TASK STATEMENT: Everything from the first line of the records to the line containing "self.tree.nodes.clear()", inclusive, is to be extracted exactly, and nothing more.

EXERCISE DATA:
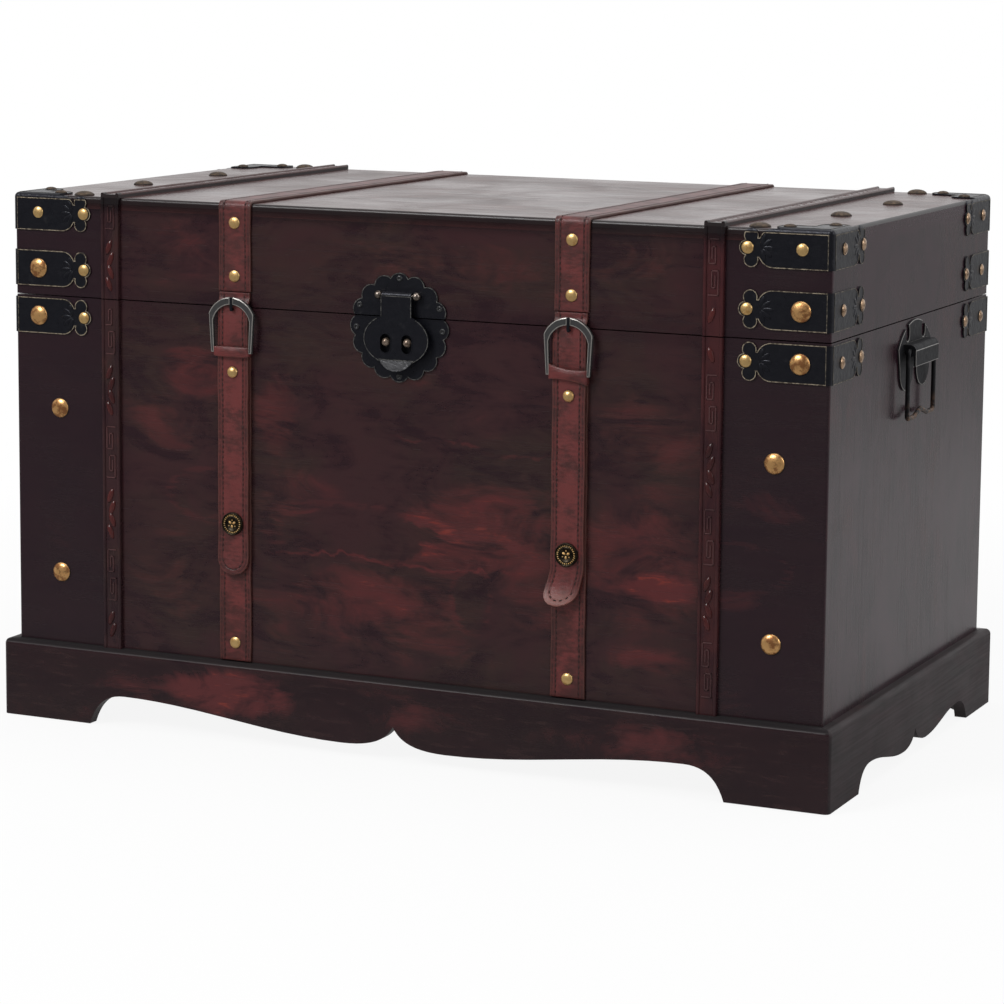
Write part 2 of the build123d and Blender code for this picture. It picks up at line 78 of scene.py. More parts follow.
class Finish:
    def __init__(self, owner):  # owner is the world, or the name of a new material
        self.owner = bpy.data.materials.new(owner) if isinstance(owner, str) else owner
        self.owner.use_nodes = True
        self.tree = self.owner.node_tree
        self.tree.nodes.clear()

    def node(self, kind, settings=None, inputs=None, out=0):
        made = self.tree.nodes.new(kind)
        for key, value in (settings or {}).items():
            setattr(made, key, value)
        for key, value in (inputs or {}).items():
            if isinstance(value, Wire):
                self.tree.links.new(value.socket, made.inputs[key])
            elif made.inputs[key].type == "RGBA":
                made.inputs[key].default_value = (*value, 1)
            else:
                made.inputs[key].default_value = value
        return Wire(self, made.outputs[out]) if made.outputs else None

    def place(self, kind="Object"):
        return self.node("ShaderNodeTexCoord", out=kind)

    def rays(self, *kinds):  # whether a ray is of each of these kinds
        path = self.node("ShaderNodeLightPath").socket.node
        return [Wire(self, path.outputs[f"Is {kind} Ray"]) for kind in kinds]

    def stretched(self, where, scale):
        return self.node("ShaderNodeMapping", {}, {"Vector": where, "Scale": scale})

    def split(self, where):
        parted = self.node("ShaderNodeSeparateXYZ", {}, {0: where}).socket.node
        return [Wire(self, output) for output in parted.outputs]

    def grain(self, where, scale, detail=3.0, rough=0.5, distortion=0.0):
        return self.node("ShaderNodeTexNoise", {}, {"Vector": where, "Scale": scale, "Detail": detail,
                                                    "Roughness": rough, "Distortion": distortion})

    def blend(self, factor, low, high):
        return self.node("ShaderNodeMix", {"data_type": "RGBA"}, {0: factor, 6: low, 7: high}, out=2)

    def bump(self, height, strength, depth):
        return self.node("ShaderNodeBump", {}, {"Height": height, "Strength": strength, "Distance": depth})

    def surface(self, **sockets):
        named = {key.replace("_", " "): value for key, value in sockets.items()}
        return self.output(self.node("ShaderNodeBsdfPrincipled", {}, named))

    def output(self, shader, kind="ShaderNodeOutputMaterial"):
        self.node(kind, {}, {"Surface": shader})
        return self.owner


# Wood: dark stain wiped back in horizontal strokes, under clear lacquer

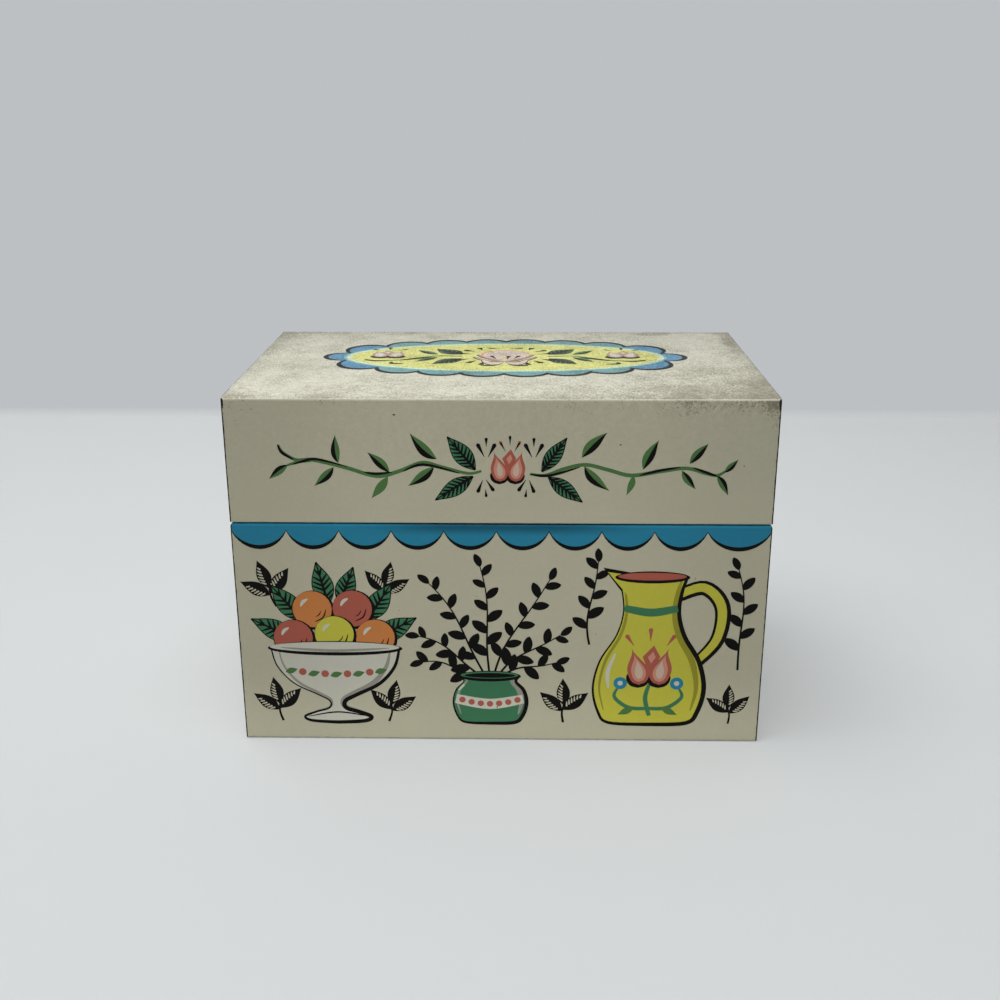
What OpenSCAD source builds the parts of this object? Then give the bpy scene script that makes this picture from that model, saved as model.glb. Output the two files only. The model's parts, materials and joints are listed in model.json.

COMPLETE ANSWER:
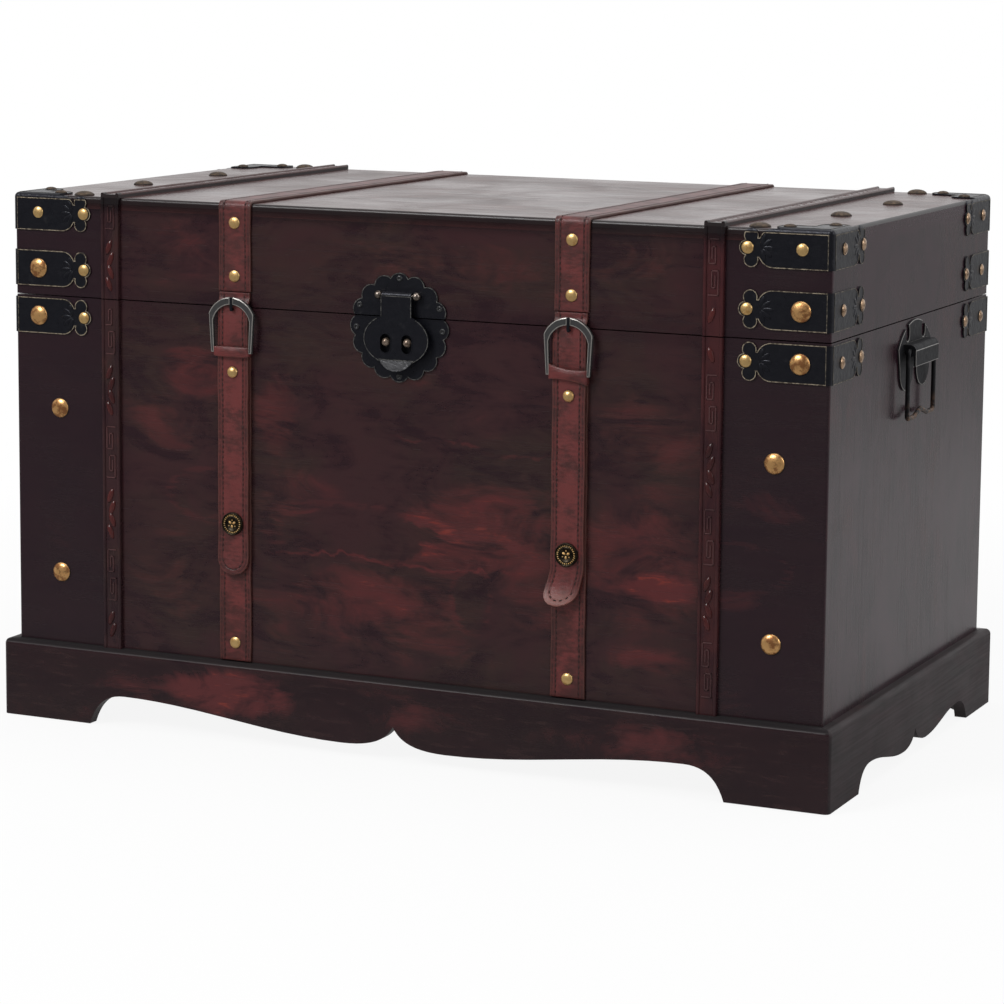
Write part 2 of the build123d and Blender code for this picture. It picks up at line 78 of scene.py. More parts follow.
class Finish:
    def __init__(self, owner):  # owner is the world, or the name of a new material
        self.owner = bpy.data.materials.new(owner) if isinstance(owner, str) else owner
        self.owner.use_nodes = True
        self.tree = self.owner.node_tree
        self.tree.nodes.clear()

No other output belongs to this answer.